JSON records of objects:
_____

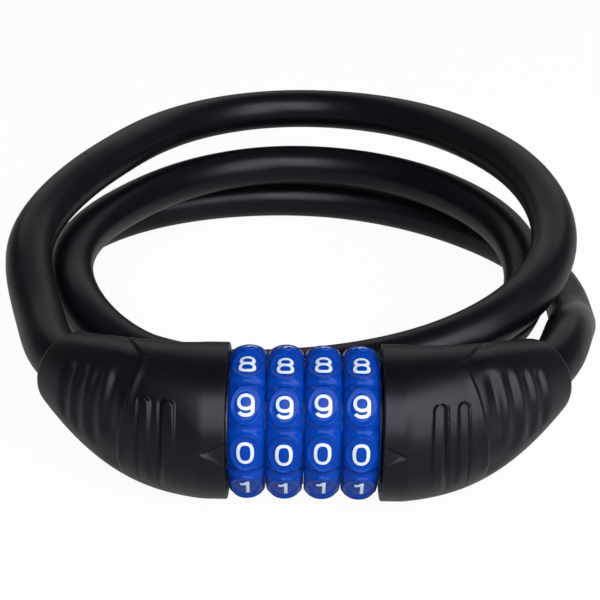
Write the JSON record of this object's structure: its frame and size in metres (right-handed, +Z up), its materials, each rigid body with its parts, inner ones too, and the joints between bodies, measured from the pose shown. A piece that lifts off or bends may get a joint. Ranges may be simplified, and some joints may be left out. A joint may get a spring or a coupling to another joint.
{
  "type": "combination cable lock",
  "caption": "Combination cable lock: number dials on a slotted core between two bent rubber covers, with a pull-out plug and a coiled steel cable in a plastic sheath.",
  "frame": {"origin": "on the barrel's axis, in the middle of the four dials", "axes": "+X along the barrel towards the plug side, +Y to the back where the coil lies, +Z up"},
  "size_m": [0.1571, 0.1966, 0.0418],
  "materials": {
    "cover_rubber": "moulded matte black rubber",
    "dial_plastic": "moulded semi-gloss blue plastic with white numbers",
    "sheath_vinyl": "extruded satin black vinyl",
    "rope_steel": "stranded galvanised steel wire rope",
    "turned_steel": "turned zinc-plated steel",
    "spring_steel": "bright spring steel",
    "die_cast": "raw grey die casting",
    "collar_brass": "turned brass"
  },
  "bodies": {
    "lock_body": {"left_cover": "cover_rubber", "lock_insert": "die_cast", "core_tube": "turned_steel", "detent_spring_1": "spring_steel", "detent_spring_2": "spring_steel", "detent_spring_3": "spring_steel", "detent_spring_4": "spring_steel", "clutch_spring": "spring_steel", "retaining_ring": "turned_steel", "tube_roll_pin": "spring_steel", "left_ferrule": "turned_steel", "left_ferrule_screw": "turned_steel", "cable_sheath": "sheath_vinyl", "cable_core": "rope_steel"},
    "dial_1_body": {"dial_1": "dial_plastic"},
    "dial_2_body": {"dial_2": "dial_plastic"},
    "dial_3_body": {"dial_3": "dial_plastic"},
    "dial_4_body": {"dial_4": "dial_plastic"},
    "clutch_1_body": {"clutch_ring_1": "die_cast"},
    "clutch_2_body": {"clutch_ring_2": "die_cast"},
    "clutch_3_body": {"clutch_ring_3": "die_cast"},
    "clutch_4_body": {"clutch_ring_4": "die_cast"},
    "washer_body": {"cam_washer": "collar_brass"},
    "collar_body": {"reset_collar": "collar_brass"},
    "plug_body": {"right_cover": "cover_rubber", "plug_insert": "die_cast", "plug_pin": "turned_steel", "plug_roll_pin": "spring_steel", "right_ferrule": "turned_steel", "right_ferrule_screw": "turned_steel"}
  },
  "joints": [
    {"name": "dial_1_turn", "type": "hinge", "parent": "lock_body", "child": "dial_1_body", "pos_m": [-0.012, 0, 0], "axis": [1, 0, 0], "continuous": true, "deforming": ["detent_spring_1"]},
    {"name": "dial_2_turn", "type": "hinge", "parent": "lock_body", "child": "dial_2_body", "pos_m": [-0.004, 0, 0], "axis": [1, 0, 0], "continuous": true, "deforming": ["detent_spring_2"]},
    {"name": "dial_3_turn", "type": "hinge", "parent": "lock_body", "child": "dial_3_body", "pos_m": [0.004, 0, 0], "axis": [1, 0, 0], "continuous": true, "deforming": ["detent_spring_3"]},
    {"name": "dial_4_turn", "type": "hinge", "parent": "lock_body", "child": "dial_4_body", "pos_m": [0.012, 0, 0], "axis": [1, 0, 0], "continuous": true, "deforming": ["detent_spring_4"]},
    {"name": "ring_1_shift", "type": "slide", "parent": "dial_1_body", "child": "clutch_1_body", "axis": [1, 0, 0], "range_m": [-0.0014, 0]},
    {"name": "ring_2_shift", "type": "slide", "parent": "dial_2_body", "child": "clutch_2_body", "axis": [1, 0, 0], "range_m": [-0.0014, 0]},
    {"name": "ring_3_shift", "type": "slide", "parent": "dial_3_body", "child": "clutch_3_body", "axis": [1, 0, 0], "range_m": [-0.0014, 0]},
    {"name": "ring_4_shift", "type": "slide", "parent": "dial_4_body", "child": "clutch_4_body", "axis": [1, 0, 0], "range_m": [-0.0014, 0]},
    {"name": "washer_shift", "type": "slide", "parent": "lock_body", "child": "washer_body", "axis": [1, 0, 0], "range_m": [-0.0014, 0], "deforming": ["clutch_spring"]},
    {"name": "reset_turn", "type": "hinge", "parent": "lock_body", "child": "collar_body", "pos_m": [0.0175, 0, 0], "axis": [1, 0, 0], "range_deg": [0, 90]},
    {"name": "plug_pull", "type": "slide", "parent": "lock_body", "child": "plug_body", "axis": [1, 0, 0], "range_m": [0, 0.045], "deforming": ["cable_sheath", "cable_core"]}
  ],
  "couplings": [
    {"joint": "ring_1_shift", "follows": "washer_shift", "ratio": 1},
    {"joint": "ring_2_shift", "follows": "washer_shift", "ratio": 1},
    {"joint": "ring_3_shift", "follows": "washer_shift", "ratio": 1},
    {"joint": "ring_4_shift", "follows": "washer_shift", "ratio": 1},
    {"joint": "reset_turn", "follows": "washer_shift", "rad_per_m": -1121.9}
  ]
}
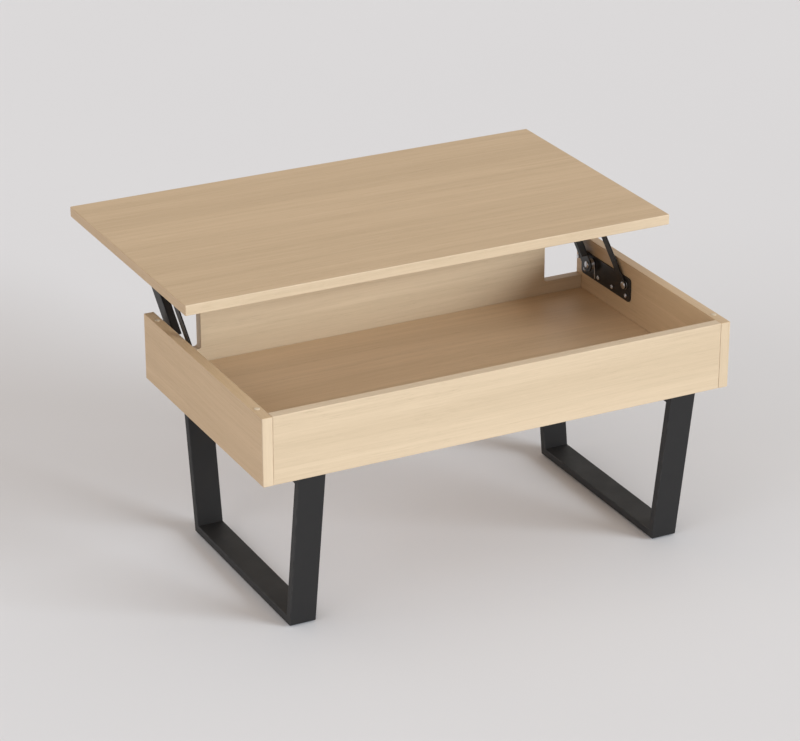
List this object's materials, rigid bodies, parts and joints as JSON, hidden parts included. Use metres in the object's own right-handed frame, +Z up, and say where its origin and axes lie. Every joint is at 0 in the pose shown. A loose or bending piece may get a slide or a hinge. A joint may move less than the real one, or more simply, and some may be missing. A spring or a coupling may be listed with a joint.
{
  "type": "lift top coffee table",
  "caption": "Low wooden coffee table whose top rises level and moves towards the sitter over an open storage box, on two trapezoid steel leg frames.",
  "frame": {"origin": "on the floor, at the centre of the bounding box of the table with its top raised", "axes": "+X along the length, +Y towards the person seated, +Z up"},
  "size_m": [0.95, 0.7794, 0.5355],
  "materials": {
    "oak_veneer": "matt lacquered pale oak veneer with fine straight grain",
    "black_steel": "satin black powder coat",
    "zinc_steel": "bright zinc plate",
    "rubber": "matt",
    "dowel_wood": "plain beech"
  },
  "bodies": {
    "table": {"back_panel": "oak_veneer", "front_panel": "oak_veneer", "left_end_panel": "oak_veneer", "right_end_panel": "oak_veneer", "bottom_panel": "oak_veneer", "left_top_tube": "black_steel", "left_foot_tube": "black_steel", "left_back_upright": "black_steel", "left_front_upright": "black_steel", "right_top_tube": "black_steel", "right_foot_tube": "black_steel", "right_back_upright": "black_steel", "right_front_upright": "black_steel", "leg_screws": "zinc_steel", "floor_glides": "rubber", "panel_dowels": "dowel_wood", "bottom_dowels": "dowel_wood", "rim_bumpers": "rubber", "left_base_bracket": "black_steel", "right_base_bracket": "black_steel", "left_base_pins": "zinc_steel", "right_base_pins": "zinc_steel", "left_stop_pin": "zinc_steel", "right_stop_pin": "zinc_steel", "left_spacer": "zinc_steel", "right_spacer": "zinc_steel", "left_spring": "zinc_steel", "right_spring": "zinc_steel", "base_washers": "zinc_steel", "left_bracket_screws": "zinc_steel", "right_bracket_screws": "zinc_steel"},
    "left_main_arm": {"left_main_arm": "black_steel"},
    "right_main_arm": {"right_main_arm": "black_steel"},
    "left_guide_arm": {"left_guide_arm": "black_steel"},
    "right_guide_arm": {"right_guide_arm": "black_steel"},
    "top": {"top_panel": "oak_veneer", "left_top_bracket": "black_steel", "right_top_bracket": "black_steel", "left_top_pins": "zinc_steel", "right_top_pins": "zinc_steel", "top_washers": "zinc_steel", "top_screws": "zinc_steel"}
  },
  "joints": [
    {"name": "lift", "type": "hinge", "parent": "table", "child": "left_main_arm", "pos_m": [-0.4175, 0.04734, 0.382], "axis": [1, 0, 0], "range_deg": [0, 132]},
    {"name": "top_level", "type": "hinge", "parent": "left_main_arm", "child": "top", "pos_m": [-0.4175, 0.15924, 0.48635], "axis": [1, 0, 0], "range_deg": [-132, 0]},
    {"name": "right_main_swing", "type": "hinge", "parent": "table", "child": "right_main_arm", "pos_m": [0.4175, 0.04734, 0.382], "axis": [1, 0, 0], "range_deg": [0, 132]},
    {"name": "left_guide_swing", "type": "hinge", "parent": "table", "child": "left_guide_arm", "pos_m": [-0.4255, -0.07066, 0.382], "axis": [1, 0, 0], "range_deg": [0, 132]},
    {"name": "right_guide_swing", "type": "hinge", "parent": "table", "child": "right_guide_arm", "pos_m": [0.4255, -0.07066, 0.382], "axis": [1, 0, 0], "range_deg": [0, 132]}
  ],
  "couplings": [
    {"joint": "top_level", "follows": "lift", "ratio": -1},
    {"joint": "right_main_swing", "follows": "lift", "ratio": 1},
    {"joint": "left_guide_swing", "follows": "lift", "ratio": 1},
    {"joint": "right_guide_swing", "follows": "lift", "ratio": 1}
  ]
}
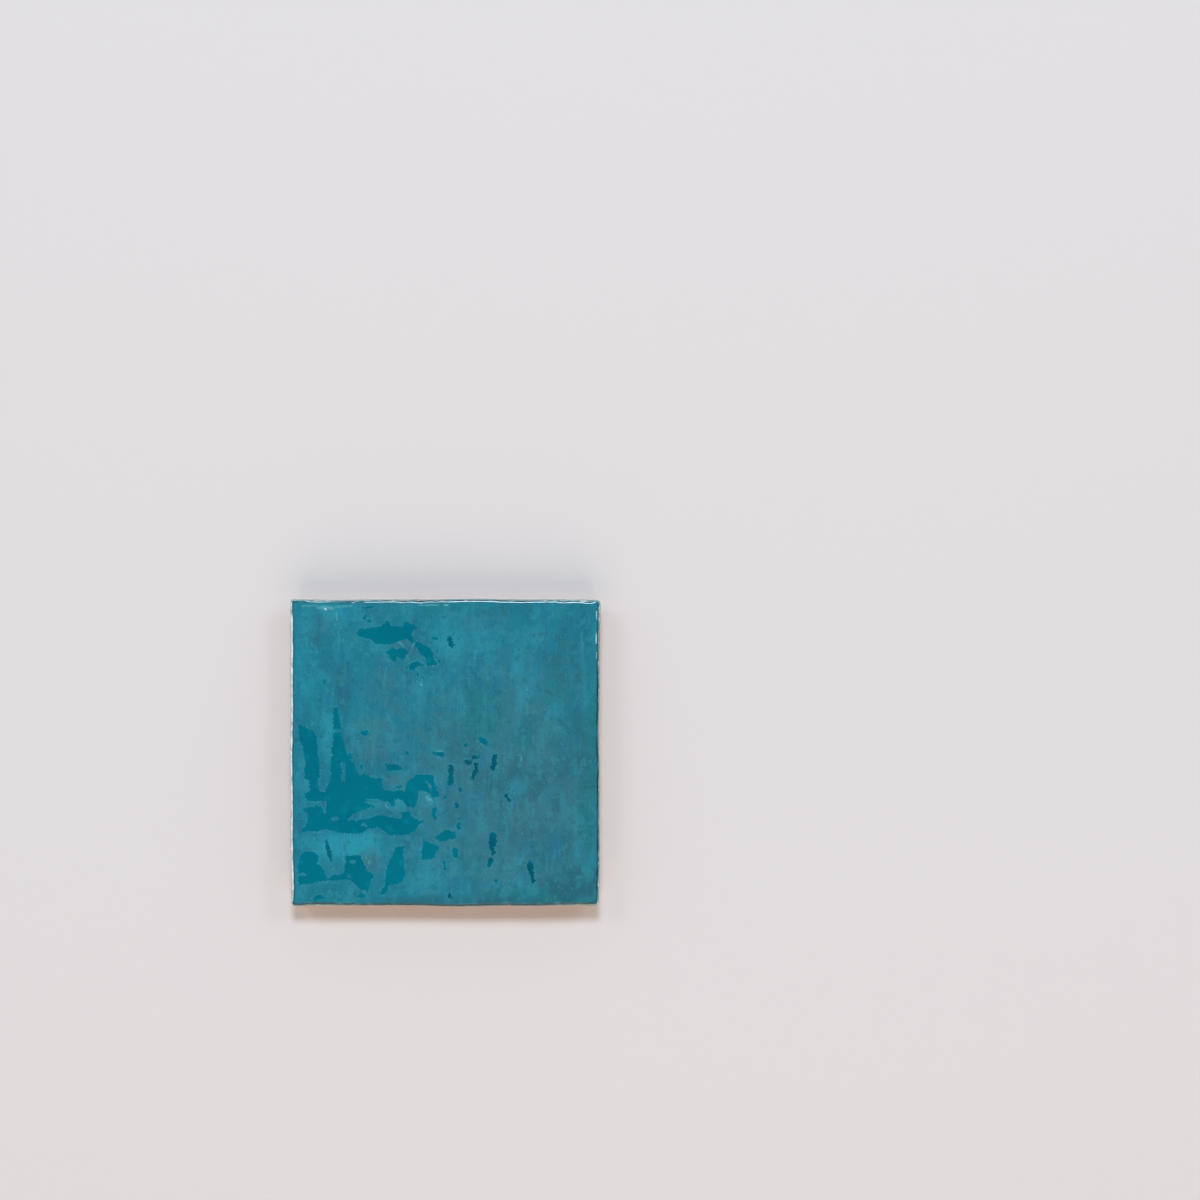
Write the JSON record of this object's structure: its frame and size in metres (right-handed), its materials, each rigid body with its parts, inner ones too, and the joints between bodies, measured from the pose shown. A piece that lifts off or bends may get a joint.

_____

Task objective: Reproduce each line of the material containing the word "ones".

Complete output:
Write the JSON record of this object's structure: its frame and size in metres (right-handed, +Z up), its materials, each rigid body with its parts, inner ones too, and the joints between bodies, measured from the pose shown. A piece that lifts off or bends may get a joint. Ranges may be simplified, and some joints may be left out. A joint may get a spring or a coupling to another joint.
Write the JSON record of this object's structure: its frame and size in metres (right-handed), its materials, each rigid body with its parts, inner ones too, and the joints between bodies, measured from the pose shown. A piece that lifts off or bends may get a joint.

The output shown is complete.